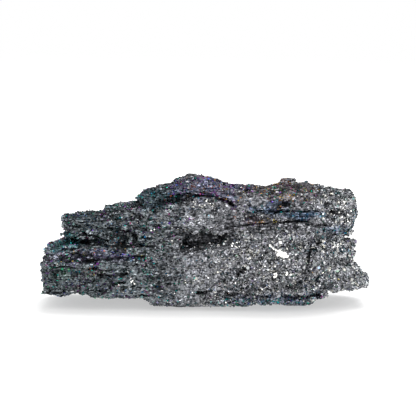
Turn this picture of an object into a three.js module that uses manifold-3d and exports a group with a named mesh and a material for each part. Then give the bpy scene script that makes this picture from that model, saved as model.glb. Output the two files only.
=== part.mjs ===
// A hand specimen of iridescent crystal aggregate, one grown-together mass, in millimetres, +Z up.
// It is a stack of uneven beds of small plate crystals, lying nearly level and stepping back at the
// left end, with a coarser lump bulging out at the lower right. The beds are thick inside and thin at
// their rims, so that a crevice runs round the mass between each one and the next.
// The origin is under the middle of the mass, on the surface that it rests on. The front faces -Y.
import * as THREE from "three";
import { mergeVertices } from "three/addons/utils/BufferGeometryUtils.js";
import { ImprovedNoise } from "three/addons/math/ImprovedNoise.js";
import Module from "manifold-3d";

const LENGTH = 109; // along X, over the rough ends
const COLUMN = 4.8; // widest spacing of a bed's vertices along X
const NARROWEST = 1.4; // closest spacing
const ROWS = 7; // strips of a bed from front to back
const RIM = 2.8; // how far in from its edge a bed thins
const ROUGH = 0.9; // how far the broken surface strays from the outline
const GRAIN = 7; // size of the lumps in that surface

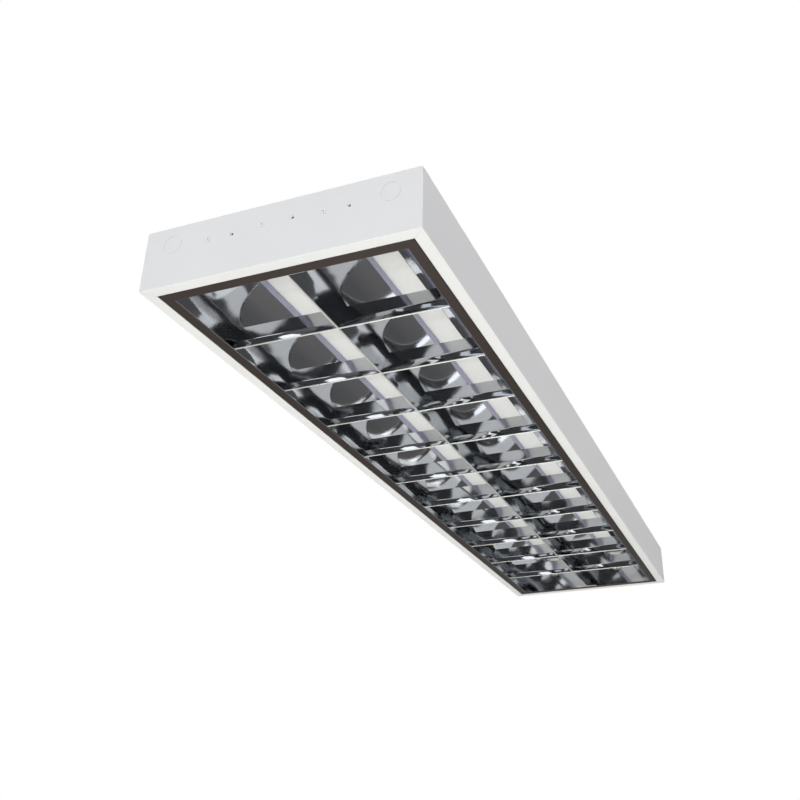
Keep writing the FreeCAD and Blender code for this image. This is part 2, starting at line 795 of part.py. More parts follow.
def lampholder_rotor(label, side, turned):
    """Quarter-turn rotor: a disc with a pin slot, and a hub in the holder's back."""
    body = new_body(label)
    x = channel_x * side
    disc = new_sketch(body, "XZ_Plane", holder_front_y)
    circle(disc, x, lamp_z, rotor_radius)
    pad(body, disc, rotor_depth, -1)
    hub = new_sketch(body, "XZ_Plane", holder_front_y - rotor_depth)
    circle(hub, x, lamp_z, hub_radius)
    pad(body, hub, hub_length, -1)
    slot = new_sketch(body, "XZ_Plane", holder_front_y)
    rectangle(slot, x - rotor_slot / 2, x + rotor_slot / 2, lamp_z - rotor_radius - 1,
              lamp_z + pin_slot_top)
    pocket(body, slot, pin_slot_depth, -1)
    if turned:
        body.Placement = Placement(Vector(), HALF_TURN)


def lampholder_contacts():
    """Two bronze contacts in each holder's chamber, hung from its roof."""
    pieces = []
    back = rotor_depth + rotor_back_gap + chamber_depth / 2
    middle = holder_front - back
    for side in (-1, 1):
        for end in (-1, 1):
            y = (half_length - middle) * end
            for hand in (-1, 1):
                x = channel_x * side + contact_offset * hand
                pieces.append(block(x - contact_sheet / 2, x + contact_sheet / 2,
                                    y - contact_width / 2, y + contact_width / 2,
                                    lamp_z - chamber_low + 1, lamp_z + chamber_top))
    group("lampholder_contacts", pieces)


# ---------------------------------------------------------------------------------------------
# Control gear, mains terminal and earth
# ---------------------------------------------------------------------------------------------

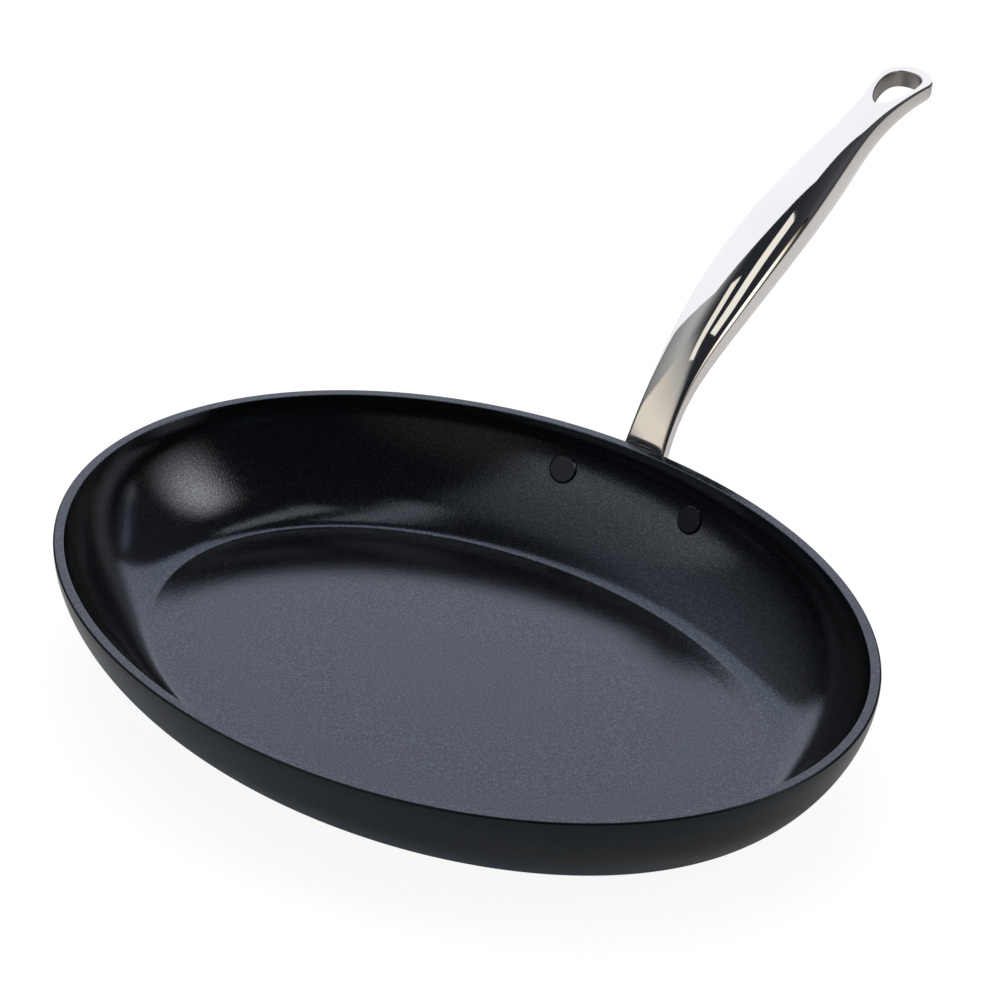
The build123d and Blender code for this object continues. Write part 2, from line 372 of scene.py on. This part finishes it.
====
Short exercise:
Print all of the entries exactly as they are written.

Task output:
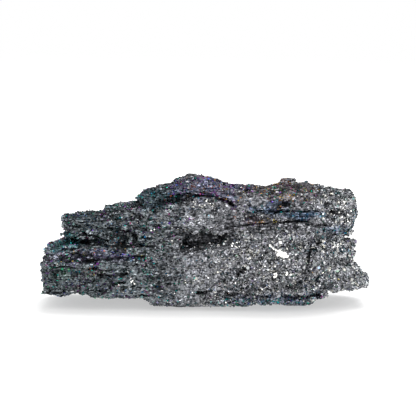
Turn this picture of an object into a three.js module that uses manifold-3d and exports a group with a named mesh and a material for each part. Then give the bpy scene script that makes this picture from that model, saved as model.glb. Output the two files only.
=== part.mjs ===
// A hand specimen of iridescent crystal aggregate, one grown-together mass, in millimetres, +Z up.
// It is a stack of uneven beds of small plate crystals, lying nearly level and stepping back at the
// left end, with a coarser lump bulging out at the lower right. The beds are thick inside and thin at
// their rims, so that a crevice runs round the mass between each one and the next.
// The origin is under the middle of the mass, on the surface that it rests on. The front faces -Y.
import * as THREE from "three";
import { mergeVertices } from "three/addons/utils/BufferGeometryUtils.js";
import { ImprovedNoise } from "three/addons/math/ImprovedNoise.js";
import Module from "manifold-3d";

const LENGTH = 109; // along X, over the rough ends
const COLUMN = 4.8; // widest spacing of a bed's vertices along X
const NARROWEST = 1.4; // closest spacing
const ROWS = 7; // strips of a bed from front to back
const RIM = 2.8; // how far in from its edge a bed thins
const ROUGH = 0.9; // how far the broken surface strays from the outline
const GRAIN = 7; // size of the lumps in that surface

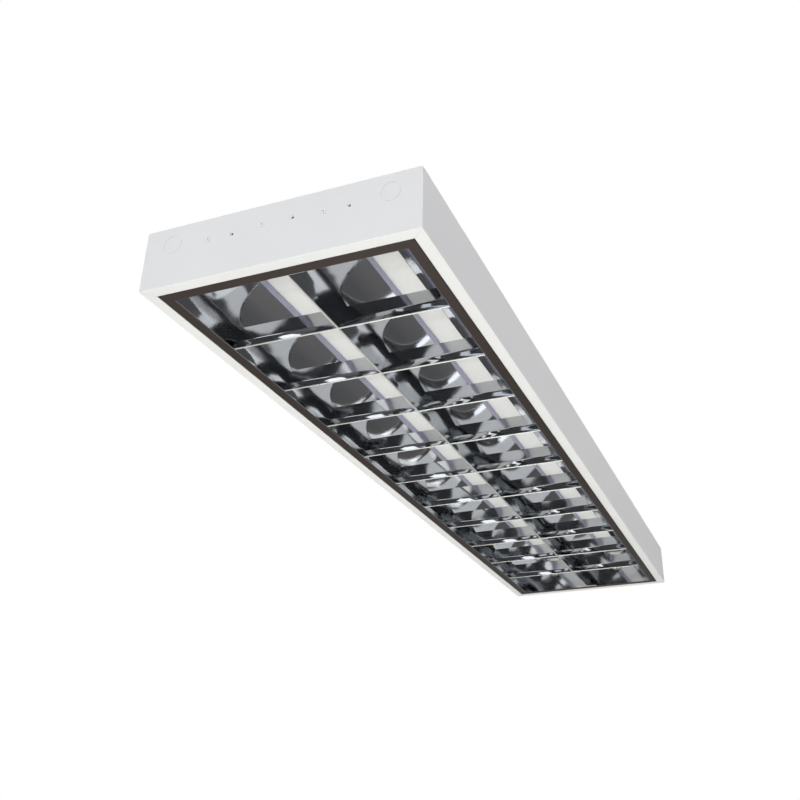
Keep writing the FreeCAD and Blender code for this image. This is part 2, starting at line 795 of part.py. More parts follow.
def lampholder_rotor(label, side, turned):
    """Quarter-turn rotor: a disc with a pin slot, and a hub in the holder's back."""
    body = new_body(label)
    x = channel_x * side
    disc = new_sketch(body, "XZ_Plane", holder_front_y)
    circle(disc, x, lamp_z, rotor_radius)
    pad(body, disc, rotor_depth, -1)
    hub = new_sketch(body, "XZ_Plane", holder_front_y - rotor_depth)
    circle(hub, x, lamp_z, hub_radius)
    pad(body, hub, hub_length, -1)
    slot = new_sketch(body, "XZ_Plane", holder_front_y)
    rectangle(slot, x - rotor_slot / 2, x + rotor_slot / 2, lamp_z - rotor_radius - 1,
              lamp_z + pin_slot_top)
    pocket(body, slot, pin_slot_depth, -1)
    if turned:
        body.Placement = Placement(Vector(), HALF_TURN)


def lampholder_contacts():
    """Two bronze contacts in each holder's chamber, hung from its roof."""
    pieces = []
    back = rotor_depth + rotor_back_gap + chamber_depth / 2
    middle = holder_front - back
    for side in (-1, 1):
        for end in (-1, 1):
            y = (half_length - middle) * end
            for hand in (-1, 1):
                x = channel_x * side + contact_offset * hand
                pieces.append(block(x - contact_sheet / 2, x + contact_sheet / 2,
                                    y - contact_width / 2, y + contact_width / 2,
                                    lamp_z - chamber_low + 1, lamp_z + chamber_top))
    group("lampholder_contacts", pieces)


# ---------------------------------------------------------------------------------------------
# Control gear, mains terminal and earth
# ---------------------------------------------------------------------------------------------

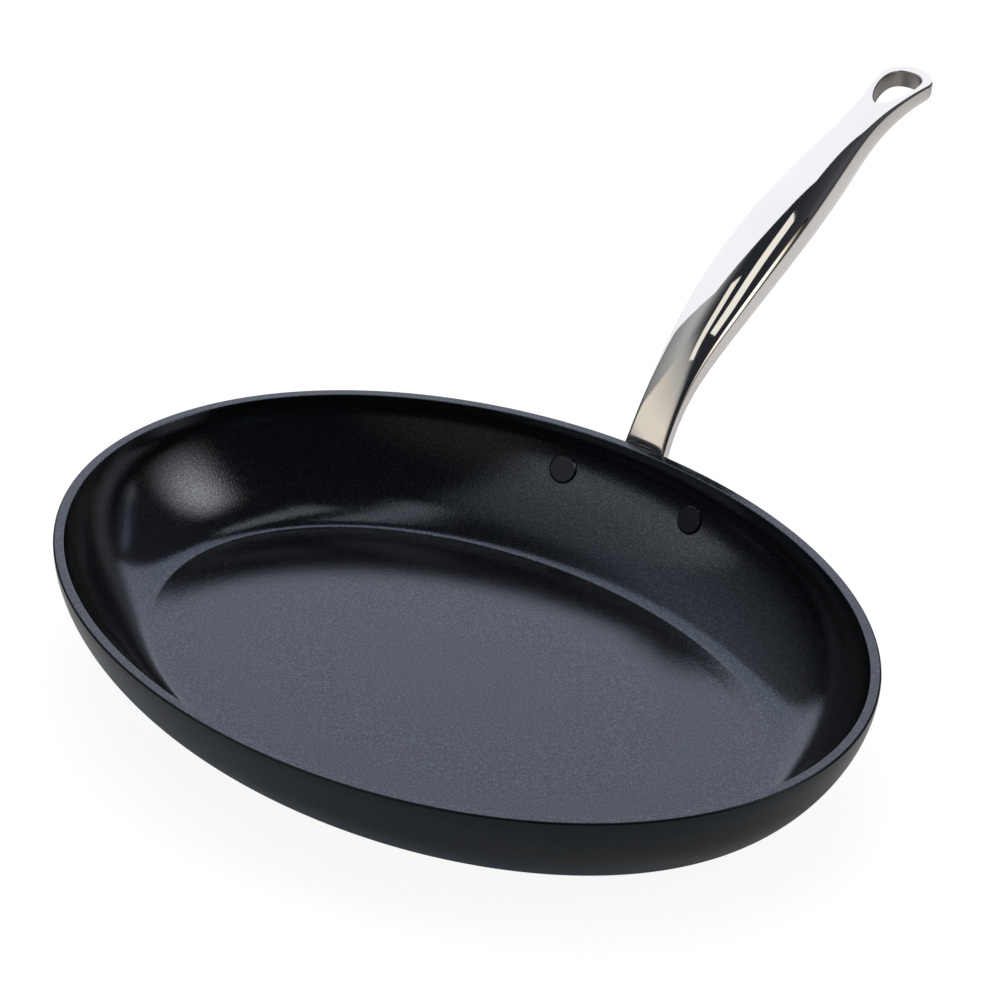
The build123d and Blender code for this object continues. Write part 2, from line 372 of scene.py on. This part finishes it.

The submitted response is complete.